Lamont in storm over ‘school sectarianism’ comments

THE Borders MSP at the centre of the storm over comments he made during a debate in the Scottish Parliament on new anti-sectarianism laws, claims he has received more than 500 emails with the majority in support of his remarks.

The Conservative justice spokesman and member for Ettrick, Roxburgh and Berwickshire, John Lamont, has come under fire from political and religious leaders over his claims that Scotland’s education system encouraged sectarianism.

Catholic Church leaders said Mr Lamont’s remarks were “inflammatory and insensitive” after he alleged segregated schools amounted to state-sponsored conditioning of sectarian attitudes.

First Minister Alex Salmond called on Mr Lamont to withdraw the comments or quit as his party’s justice spokesman.
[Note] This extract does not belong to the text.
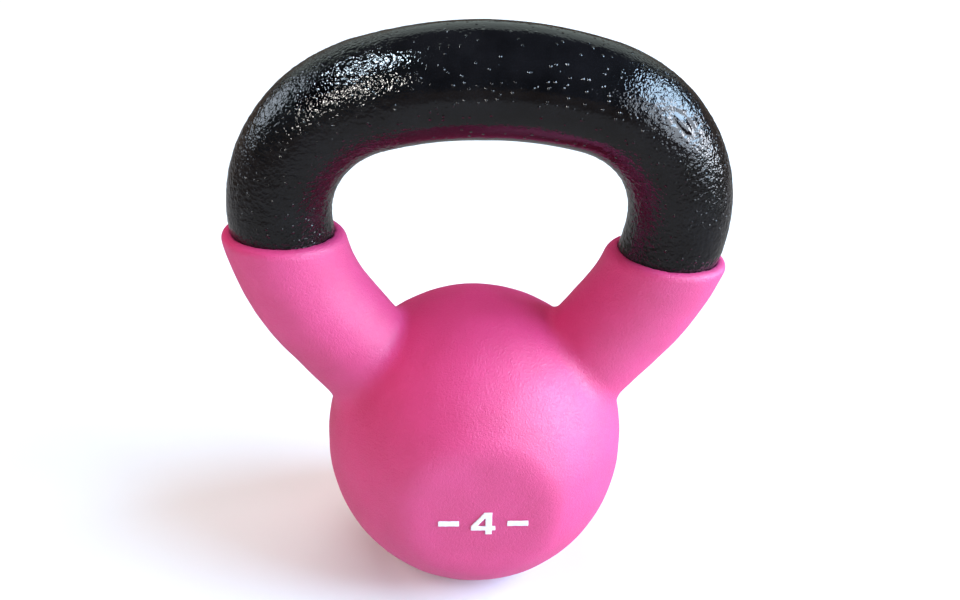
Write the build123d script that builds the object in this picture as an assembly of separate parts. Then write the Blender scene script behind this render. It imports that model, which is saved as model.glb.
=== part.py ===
from build123d import *
import math
import os

# A small cast-iron kettlebell. One grey-iron casting makes the ball, the two horns and the handle.
# Black enamel covers the handle, and a soft vinyl skin, put on by dipping, covers the ball and the
# horns up to a rounded lip. A raised white size mark sits on the flat at the front.
# Units are millimetres. +Z is up, the handle lies in the XZ plane and the mark faces -Y.
# The origin is the centre of the flat that the kettlebell stands on.

# ---- Driving dimensions: ball ----
BALL_R = 46.0  # outer radius of the ball, vinyl included
BALL_BAND = 2.2  # height of the short straight band between the ball's two halves
FLAT_OFFSET = 40.7  # from the ball's centre to each flat: front, back and base
FLAT_EDGE_R = 6.0  # rounding between a flat and the ball
VINYL_T = 2.2  # thickness of the vinyl skin
LIP_SWELL = 0.8  # extra thickness of the vinyl at each lip, where it drained last
SWELL_LENGTH = 16.0  # length of horn over which it fades out
ENAMEL_T = 0.4  # thickness of the enamel coat
HORN_FILLET_R = 4.0  # rounding in the vinyl where a horn leaves the ball

# ---- Driving dimensions: horns and handle ----
HORN_ROOT_Z = 21.0  # start of the handle's centreline, above the ball's centre
HORN_LEAN = 37.5  # outward lean of a horn from the vertical, in degrees
HORN_RUN = 31.2  # straight run of the centreline in the horn
LEG_BEND_R = 58.4  # bend from the horn to the upright leg
LEG_BEND = 32.7  # degrees turned there
SHOULDER_R = 36.6  # bend at the shoulder of the handle
SHOULDER_BEND = 78.3  # degrees turned there
GRIP_ARCH_R = 108.8  # gentle arch of the grip, up to its middle
ROOT_R = 13.7  # enamelled radius at the start of the centreline
GRIP_R = 16.25  # enamelled radius in the middle of the grip
RINGS = 36  # spaces between the circles that the whole handle is lofted through
MIN_RINGS = 8
HORN_RINGS = 20  # the same, for one horn in its vinyl

# ---- Driving dimensions: where the vinyl and the enamel end ----
LEFT_LIP_Z = 71.8  # height of each lip's plane above the ball's centre, on the ball's axis
RIGHT_LIP_Z = 70.7
LEFT_LIP_SLOPE_X = -0.031  # rise of each lip's plane for each millimetre towards +X
RIGHT_LIP_SLOPE_X = -0.075
LIP_SLOPE_Y = -0.105  # rise of both planes for each millimetre towards +Y: higher at the front
LIP_R = 1.0  # rounding of the lip's outer edge
LIP_SPARE = 12.0  # length of horn that is made past the lip and then cut off
ENAMEL_UNDER_LIP = 9.0  # enamel hidden under the vinyl, along the centreline

# ---- Driving dimensions: mark ----
MARK_WIDTH = 26.4  # from the end of one bar to the end of the other
DIGIT_H = 8.2
DIGIT_W = 7.2
STROKE = 1.9  # width of the digit's upright and of the bars
STEM_X = 1.6  # middle of the upright, right of the digit's own middle
CROSSBAR_T = 1.6
CROSSBAR_Y = -1.8  # middle of the crossbar, below the digit's own middle
DIAGONAL_T = 1.5
TIP_OVERHANG = 0.4  # how far the diagonal's top reaches left of the upright
BAR_LENGTH = 6.2
MARK_PROUD = 0.45  # how far the mark stands off the flat
MARK_EDGE_R = 0.15
MARK_DROP = 1.6  # middle of the mark below the ball's centre
MARK_X = 1.1  # middle of the mark right of the ball's centre

CENTRE_Z = FLAT_OFFSET
LEFT, RIGHT = -1, 1
CLOSE = 0.02  # two places nearer than this are the same place


# ---- Centreline of the handle ----
def half_centreline():
    """Runs of one half, from the root to the middle of the grip: (length, bend radius or None)."""
    leg_turn = math.radians(LEG_BEND)
    shoulder_turn = math.radians(SHOULDER_BEND)
    arch_turn = math.radians(HORN_LEAN + 90) - leg_turn - shoulder_turn
    return [
        (HORN_RUN, None),
        (LEG_BEND_R * leg_turn, LEG_BEND_R),
        (SHOULDER_R * shoulder_turn, SHOULDER_R),
        (GRIP_ARCH_R * arch_turn, GRIP_ARCH_R),
    ]


HALF_LENGTH = sum(length for length, bend_r in half_centreline())


def walk(distance):
    """Outward and upward travel from the root, and the lean there, after a distance along one half."""
    out, up, lean = 0.0, 0.0, math.radians(HORN_LEAN)
    for length, bend_r in half_centreline():
        step = min(length, distance)
        if bend_r is None:
            out += step * math.sin(lean)
            up += step * math.cos(lean)
        else:
            new_lean = lean - step / bend_r
            out += bend_r * (math.cos(new_lean) - math.cos(lean))
            up += bend_r * (math.sin(lean) - math.sin(new_lean))
            lean = new_lean
        distance -= step
    return out, up, lean


ROOT_X = -walk(HALF_LENGTH)[0]  # the middle of the grip is on the ball's axis, which places the roots


def station(s):
    """Plane across the handle: s runs from -HALF_LENGTH at the left root to HALF_LENGTH at the right."""
    out, up, lean = walk(HALF_LENGTH - abs(s))
    side = RIGHT if s > 0 else LEFT
    origin = (side * (ROOT_X + out), 0, CENTRE_Z + HORN_ROOT_Z + up)
    return Plane(origin=origin, x_dir=(0, 1, 0), z_dir=(-math.sin(lean), 0, -side * math.cos(lean)))


def enamelled_radius(s):
    return GRIP_R - (GRIP_R - ROOT_R) * abs(s) / HALF_LENGTH


def round_bar(start, end, extra):
    """Round bar along the centreline from start to end; extra is added to the enamelled radius."""
    count = max(MIN_RINGS, round(RINGS * (end - start) / (2 * HALF_LENGTH)))
    rings = []
    for i in range(count + 1):
        s = start + (end - start) * i / count
        rings.append(station(s) * Circle(enamelled_radius(s) + extra))
    return loft(rings)


# ---- Lips of the vinyl ----
def lip_plane(side):
    slope_x = LEFT_LIP_SLOPE_X if side == LEFT else RIGHT_LIP_SLOPE_X
    height = LEFT_LIP_Z if side == LEFT else RIGHT_LIP_Z
    return Plane(origin=(0, 0, CENTRE_Z + height), x_dir=(1, 0, slope_x), z_dir=(-slope_x, -LIP_SLOPE_Y, 1))


def lip_station(side):
    """Where the centreline crosses the lip's plane on one side, found by halving."""
    plane = lip_plane(side)
    low, high = 0.0, HALF_LENGTH
    while high - low > CLOSE:
        middle = (low + high) / 2
        if plane.to_local_coords(station(side * middle).origin).Z > 0:
            low = middle
        else:
            high = middle
    return side * low


# ---- Ball and horns ----
def ball(inset):
    """Ball with flats at the front, the back and the base; every surface is moved in by inset."""
    radius = BALL_R - inset
    flat = FLAT_OFFSET - inset
    edge_r = FLAT_EDGE_R - inset
    flat_r = math.sqrt(radius**2 - flat**2)
    flat_angle = math.degrees(math.asin(flat / radius))
    outline = [
        Line((0, -flat), (flat_r, -flat)),
        CenterArc((0, 0), radius, -flat_angle, flat_angle),
        Line((radius, 0), (radius, BALL_BAND)),
        CenterArc((0, BALL_BAND), radius, 0, 90),
        Line((0, BALL_BAND + radius), (0, -flat)),
    ]
    half = make_face(outline)
    half = fillet(half.vertices().sort_by_distance((flat_r, -flat))[0], edge_r)
    body = revolve(Plane.XZ * half, Axis.Z)
    body &= Box(4 * radius, 2 * flat, 4 * radius)
    flat_edges = []
    for edge in body.edges():
        if edge.bounding_box().size.Y < CLOSE and abs(abs(edge.center().Y) - flat) < CLOSE:
            flat_edges.append(edge)
    return Pos(0, 0, CENTRE_Z) * fillet(flat_edges, edge_r)


def blend_horns(body, inset, blend_r):
    """Round the edges where the horns leave the ball: those on its upper half, above the flats' middle."""
    top_centre = Vector(0, 0, CENTRE_Z + BALL_BAND)
    lowest = CENTRE_Z + BALL_R / 4
    horn_edges = []
    for edge in body.edges():
        points = [edge @ along for along in (0.1, 0.4, 0.7)]
        off_ball = max(abs((point - top_centre).length - BALL_R + inset) for point in points)
        if off_ball < CLOSE and min(point.Z for point in points) > lowest:
            horn_edges.append(edge)
    return fillet(horn_edges, blend_r)


def iron_casting():
    body = ball(VINYL_T) + round_bar(-HALF_LENGTH, HALF_LENGTH, -ENAMEL_T)
    return blend_horns(body, VINYL_T, HORN_FILLET_R + VINYL_T)


def handle_enamel(iron):
    start = lip_station(LEFT) - ENAMEL_UNDER_LIP
    end = lip_station(RIGHT) + ENAMEL_UNDER_LIP
    return round_bar(start, end, 0) - iron


def vinyl_horn(side):
    """One horn in its vinyl, swelling towards the lip's plane, cut there and rounded."""
    lip = lip_station(side)
    rings = []
    for i in range(HORN_RINGS + 1):
        past_lip = LIP_SPARE - (HALF_LENGTH - abs(lip) + LIP_SPARE) * i / HORN_RINGS
        s = side * (abs(lip) - past_lip)
        near_lip = min(1, max(0, 1 + past_lip / SWELL_LENGTH))
        swell = LIP_SWELL * near_lip**2 * (3 - 2 * near_lip)
        rings.append(station(s) * Circle(enamelled_radius(s) + VINYL_T + swell))
    horn = split(loft(rings), lip_plane(side), Keep.BOTTOM)
    return fillet(horn.faces().sort_by(Axis.Z)[-1].edges(), LIP_R)


def vinyl_skin(iron, enamel):
    body = ball(0) + vinyl_horn(LEFT) + vinyl_horn(RIGHT)
    return blend_horns(body, 0, HORN_FILLET_R) - iron - enamel


# ---- Mark ----
def raised(face):
    """Stand a flat face of the mark on the front flat, with its front edges rounded."""
    front = Plane(origin=(MARK_X, -FLAT_OFFSET, CENTRE_Z - MARK_DROP), x_dir=(1, 0, 0), z_dir=(0, -1, 0))
    solid = extrude(front * face, MARK_PROUD)
    return fillet(solid.faces().sort_by(Axis.Y)[0].edges(), MARK_EDGE_R)


def mark_digit():
    """The digit 4: an upright and a crossbar, with a diagonal that closes a small triangle."""
    left, right = -DIGIT_W / 2, DIGIT_W / 2
    bottom, top = -DIGIT_H / 2, DIGIT_H / 2
    stem_left, stem_right = STEM_X - STROKE / 2, STEM_X + STROKE / 2
    bar_bottom, bar_top = CROSSBAR_Y - CROSSBAR_T / 2, CROSSBAR_Y + CROSSBAR_T / 2
    tip = (stem_left - TIP_OVERHANG, top)
    outline = [
        (stem_right, top),
        tip,
        (left, bar_top),
        (left, bar_bottom),
        (stem_left, bar_bottom),
        (stem_left, bottom),
        (stem_right, bottom),
        (stem_right, bar_bottom),
        (right, bar_bottom),
        (right, bar_top),
        (stem_right, bar_top),
    ]
    face = make_face(Polyline(*outline, close=True))
    rise = (top - bar_top) / (tip[0] - left)
    drop = DIAGONAL_T * math.hypot(1, rise)
    eye_top = bar_top + rise * (stem_left - left) - drop
    eye_left = stem_left - (eye_top - bar_top) / rise
    eye = make_face(Polyline((stem_left, eye_top), (stem_left, bar_top), (eye_left, bar_top), close=True))
    return raised(face - eye)


def mark_bar(side):
    middle = side * (MARK_WIDTH - BAR_LENGTH) / 2
    return raised(Pos(middle, 0) * Rectangle(BAR_LENGTH, STROKE))


# ---- Parts ----
os.makedirs("parts", exist_ok=True)
iron = iron_casting()
enamel = handle_enamel(iron)
parts = {
    "iron_casting": iron,
    "handle_enamel": enamel,
    "vinyl_skin": vinyl_skin(iron, enamel),
    "mark_digit": mark_digit(),
    "mark_bar_left": mark_bar(LEFT),
    "mark_bar_right": mark_bar(RIGHT),
}
for name, part in parts.items():
    part.label = name
    export_step(part, f"parts/{name}.step")
    print(f"{name}: {part.volume:.1f} mm3")
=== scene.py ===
# %% [markdown]
# # A dipped kettlebell
# A small kettlebell is one iron casting with three finishes on it. The handle is coated with black
# enamel, the ball and the two horns are dipped in soft pink vinyl, and a white mark is printed on the
# front flat. The lesson takes the engineer's model as a fixed frame and builds each finish around it
# as its own mesh, with real relief where the eye can see it.

# %% Load the frame
import bpy
import bmesh
import math
import numpy as np
from mathutils import Matrix, Vector, noise


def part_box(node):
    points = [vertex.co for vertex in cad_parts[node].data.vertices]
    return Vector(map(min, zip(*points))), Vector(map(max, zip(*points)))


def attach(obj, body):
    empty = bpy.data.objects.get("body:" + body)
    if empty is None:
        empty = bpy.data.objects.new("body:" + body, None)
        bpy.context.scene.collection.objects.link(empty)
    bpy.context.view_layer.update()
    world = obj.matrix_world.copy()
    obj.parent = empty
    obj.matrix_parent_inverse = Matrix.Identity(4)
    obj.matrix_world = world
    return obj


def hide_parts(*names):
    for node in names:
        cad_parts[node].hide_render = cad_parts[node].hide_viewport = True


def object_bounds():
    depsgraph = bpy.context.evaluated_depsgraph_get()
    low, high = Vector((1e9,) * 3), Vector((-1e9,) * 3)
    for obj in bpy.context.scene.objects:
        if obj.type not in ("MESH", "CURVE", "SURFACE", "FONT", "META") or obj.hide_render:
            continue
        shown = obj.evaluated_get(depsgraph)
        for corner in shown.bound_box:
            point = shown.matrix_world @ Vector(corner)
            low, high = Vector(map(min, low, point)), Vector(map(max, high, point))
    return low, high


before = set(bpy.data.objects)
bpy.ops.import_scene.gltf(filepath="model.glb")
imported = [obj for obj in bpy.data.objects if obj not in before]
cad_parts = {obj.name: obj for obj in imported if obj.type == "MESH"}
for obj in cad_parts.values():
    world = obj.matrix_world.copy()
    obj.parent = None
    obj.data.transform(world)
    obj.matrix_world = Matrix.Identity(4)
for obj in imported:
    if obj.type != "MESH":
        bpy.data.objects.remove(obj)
cad_low, cad_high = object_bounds()
MM = 0.001
print("frame box, mm:", [round(v / MM, 1) for v in (*cad_low, *cad_high)])

# %% [markdown]
# ## Where the ball and the handle are
# Everything hangs on two shapes: a ball with three flats, and a round bar bent into a handle. The
# bar's centreline is a straight run and three arcs on each side, so a few lengths and radii describe
# it better than a long list of points would. The ball's place comes from the frame, because its flats
# at the front and at the base are equally far from its centre.

# %% Sizes of the ball and the centreline
skin_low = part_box("vinyl_skin")[0]
FLAT = -skin_low[1]  # from the ball's centre to each flat
BALL_Z = skin_low[2] + FLAT
BALL_R = 46.0 * MM
BAND = 2.2 * MM  # straight band between the two halves of the ball
VINYL = 2.2 * MM  # thickness of the dip
COAT = 0.4 * MM  # thickness of the enamel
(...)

Mr Salmond had wanted the new bill on the statute books before the start of the new football season. However, that plan is in tatters after he conceded that opposition parties should have more time to contribute their views.

During the debate, Mr Lamont told fellow MSPs he was concerned over what he alleged was a lack of consultation for the bill and the uncertainty of some offences it could create.

It was his allegation that sectarianism in parts of west central Scotland was much bigger and wider than just football matches that provoked the row.

He said: “The reality is that the young men who are at these football matches and are acting in the way that they are is as a result of conditioning which started from a very early age.

“I would argue that certain parts of society – admittedly small – in west Scotland have promoted this culture, including through our education system.

“This segregation of our young people has brought them up to believe that the two communities are to be kept separate.”

Mr Lamont said he had personal experience of the issue, having been brought up and educated in west central Scotland. He could recall the animosity between pupils of protestant and catholic schools, particularly around the time of Old Firm football matches.

“Clearly these attitudes are being entrenched at home and in the wider community. It is little wonder that parts of our society continue to segregate themselves in later life when that is what they are taught through the school system.

“Of course, I am not saying that all faith-based schools should be scrapped, but, in certain parts of west central Scotland, we need to acknowledge that this system is simply promoting the attitudes we are trying to control.”

There was an almost immediate and vociferous backlash. Catholic Church spokesman Peter Kearney said the remarks were inflammatory and insensitive and the Catholic Church rejected and repudiated them entirely.

“As a matter of urgency, the Conservative Party should issue a reassurance to Scotland’s Catholics that Catholic schools enjoy the support of the Conservative Party,” he said.

Mr Lamont’s Tory colleagues at Holyrood have said the Borders MSP’s views were personal, despite calls for him to stand down from the justice post.

Mr Lamont claimed to TheSouthern this week that his views had been misrepresented by some sections of the media. “It is obviously right the Scottish Parliament is looking at how to address this problem, but I think my views are basically the elephant in the room when it comes to this issue.

“This problem stretches beyond the confines of football grounds. I was speaking from personal experience and have now had around 500 emails, of which I would say 81 per cent are in favour of what I said.”

Deputy Tory leader Murdo Fraser has insisted Mr Lamont’s remarks were made in a personal capacity and did not reflect party policy.

The director of education and lifelong learning at Scottish Borders Council, Glenn Rodger, said historically there had been four Catholic schools in the Borders which have been fully supported by the council.

Mr Rodger told us: “The council seeks to ensure that all pupils in the Borders receive excellent education whether they be in non-denominational or RC schools.

“The fact that our young people go on to non-denominational secondary schools means that they learn together, form relationships regardless of religious background and are part of their local community as well as their parish.”